Moindre mal et choix truqué
Depuis quelques années, le débat sur la fin de vie a pu se focaliser sur le choix entre la légalisation de l’euthanasie et celle du suicide assisté, ce dernier étant parfois promu comme un moindre mal. Danger !
Entre deux maux, il faut choisir le moindre. L’interprétation biaisée de ce proverbe de bon sens, répété à l’envie, s’apparente à la figure dialectique du « choix truqué ». Le choix truqué consiste à présenter une alternative (par exemple « C’est maintenant ou jamais ! ») en occultant ou niant l’existence d’autres possibilités. Le « choix » truqué est un choix dégradé. En elles-mêmes, les alternatives qui entendent forcer l’adhésion entre deux maux, comme s’il n’y avait pas d’autre issue, ont quelque chose de violent.

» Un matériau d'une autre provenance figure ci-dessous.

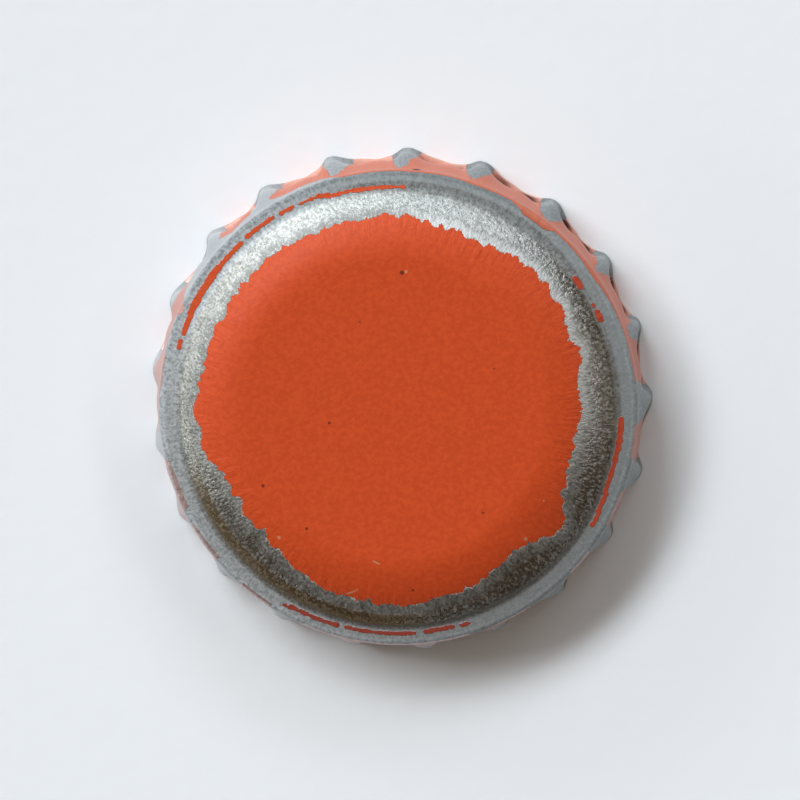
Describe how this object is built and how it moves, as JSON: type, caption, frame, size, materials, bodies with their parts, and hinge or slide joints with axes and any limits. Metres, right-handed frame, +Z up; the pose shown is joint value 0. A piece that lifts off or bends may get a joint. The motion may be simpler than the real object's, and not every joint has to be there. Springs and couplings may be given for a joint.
{
  "type": "bottle cap",
  "caption": "Used crimped crown cap, closed side up: fluted tinplate shell with worn orange lacquer and a moulded sealing liner inside.",
  "frame": {"origin": "centre of the plane that the rim's lowest edge stands on", "axes": "+Z up through the middle of the panel, square to it; +X through the middle of one tooth"},
  "size_m": [0.0286, 0.0288, 0.0063],
  "materials": {
    "lacquered_tinplate": "satin",
    "liner_compound": "satin"
  },
  "bodies": {
    "root": {"cap_shell": "lacquered_tinplate", "sealing_liner": "liner_compound"}
  },
  "joints": []
}
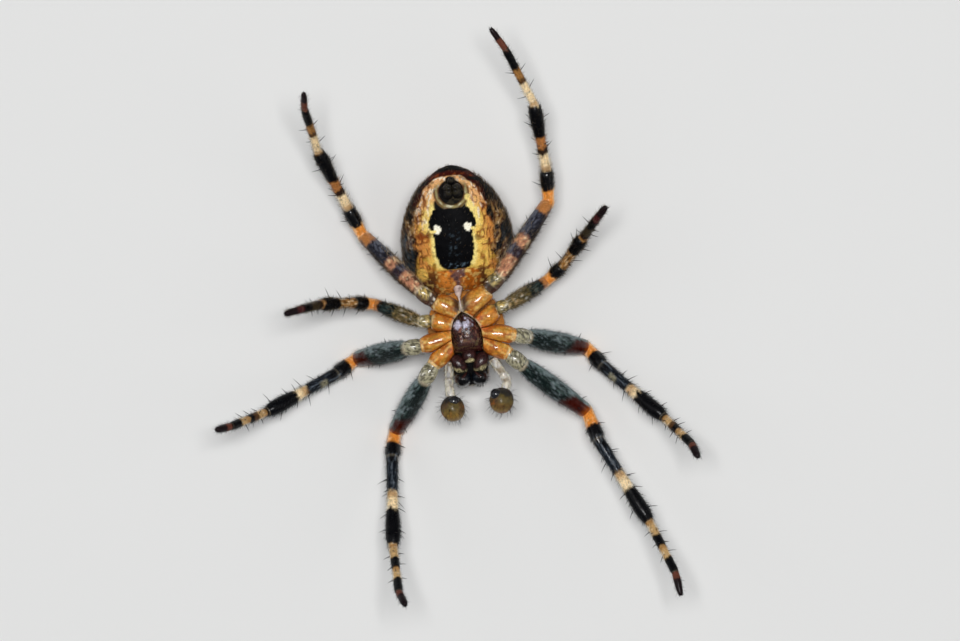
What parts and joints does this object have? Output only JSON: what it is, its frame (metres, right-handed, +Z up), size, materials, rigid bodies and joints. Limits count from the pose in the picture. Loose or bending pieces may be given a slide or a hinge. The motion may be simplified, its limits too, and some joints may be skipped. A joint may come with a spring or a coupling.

Elles sont par ailleurs manipulatrices quand il y a bien d’autres issues. Les parents utilisent efficacement le choix truqué quand ils tentent de canaliser un enfant : « Soit tu finis ton assiette, soit tu vas te coucher. » La force de l’alternative est hypnotique : elle fait oublier les autres possibilités, jusqu’au moment où le petit rebelle aura assez de présence d’esprit pour rétorquer à sa façon : « Je ne veux ni l’un, ni l’autre. ».
Nombre de sondages réalisés par l’Association pour le droit de mourir dans la dignité (ADMD, pro-euthanasie) utilisent ce stratagème. Quand elle demande aux sondés de choisir entre « subir des souffrances insupportables » et « le droit de mourir sans souffrir », la mort est présentée comme l’alternative supportable à la souffrance insupportable (littéralement « impossible à supporter »).
Pas étonnant que 9 français sur 10 « choisissent » alors l’euthanasie. Il faut prendre assez de recul sur la question pour déjouer le piège : « Ni l’un ni l’autre, je ne souhaite ni le droit à l’euthanasie, ni qu’on force les gens à endurer des souffrances insupportables. Qu’ils soient plutôt soulagés de leurs souffrances, sans pour autant être tués. » Bien souvent, la justification d’un acte au nom du moindre mal résulte de ce genre de piège.
Et l’empire du mal s’étend insidieusement. Hannah Arendt le notait en analysant les compromissions des démocraties européennes et de certaines personnalités avec le régime nazi : « Politiquement, la faiblesse de l’argument du moindre mal a toujours été que ceux qui choisissent le moindre mal oublient très vite qu’ils ont choisi le mal. » L’adhésion au moindre mal s’effectue en effet souvent au prix de l’escamotage du bien, de la possibilité du bien. Le moindre mal se déguise en bien.
Nous avons constaté de multiples tentatives pour réduire le débat sur la fin de vie, en France, à un choix truqué entre euthanasie et suicide assisté. Un certain nombre de soignants ont pu croire que, « foutu pour foutu », pour éviter l’euthanasie, ils devaient se résoudre à accepter le suicide assisté.
Au moins ce dernier, affirmaient-ils, protège davantage les soignants. C’est très discutable : d’une part, des soignants seraient forcément impliqués dans le processus du suicide assisté (évaluation des patients, diagnostic les rendant éligibles ou pas à l’euthanasie, prescription et fourniture des produits létaux) ; d’autre part, d’après l’analyse du comité consultatif national d’éthique (CCNE) lui-même, la légalisation du suicide assisté conduirait ipso facto à celle de l’euthanasie, au nom du principe d’égalité, pour les patients incapables de s’administrer eux-mêmes la mort. Paradoxalement, le prétendu moindre mal devient alors le moyen imparable de glisser vers le pire des maux, qu’on prétendait éviter.
En somme, la théorie du moindre mal est souvent une façon de se donner bonne conscience en exonérant un mal de toute critique, une façon d’y consentir implicitement au lieu de tenter de l’éviter. Entre deux mots, il faudrait en principe ne pas avoir à choisir, pas plus qu’on ne devrait devoir choisir entre « Charybde et Scylla » ou la peste et le choléra.
Un tel choix forcé contredit la liberté véritable. Le proverbe qui introduit notre réflexion mérite quelques précisions : entre cent maux, il ne faudra choisir le moindre qu’à condition qu’aucune cent-unième issue, même plus exigeante et risquée, ne puisse être appelée « bien » ! Pour déjouer le piège du moindre mal, il faut penser davantage à la possibilité du choix du bien, car, note également Hannah Arendt : « C’est dans le vide de la pensée que s’inscrit le mal ».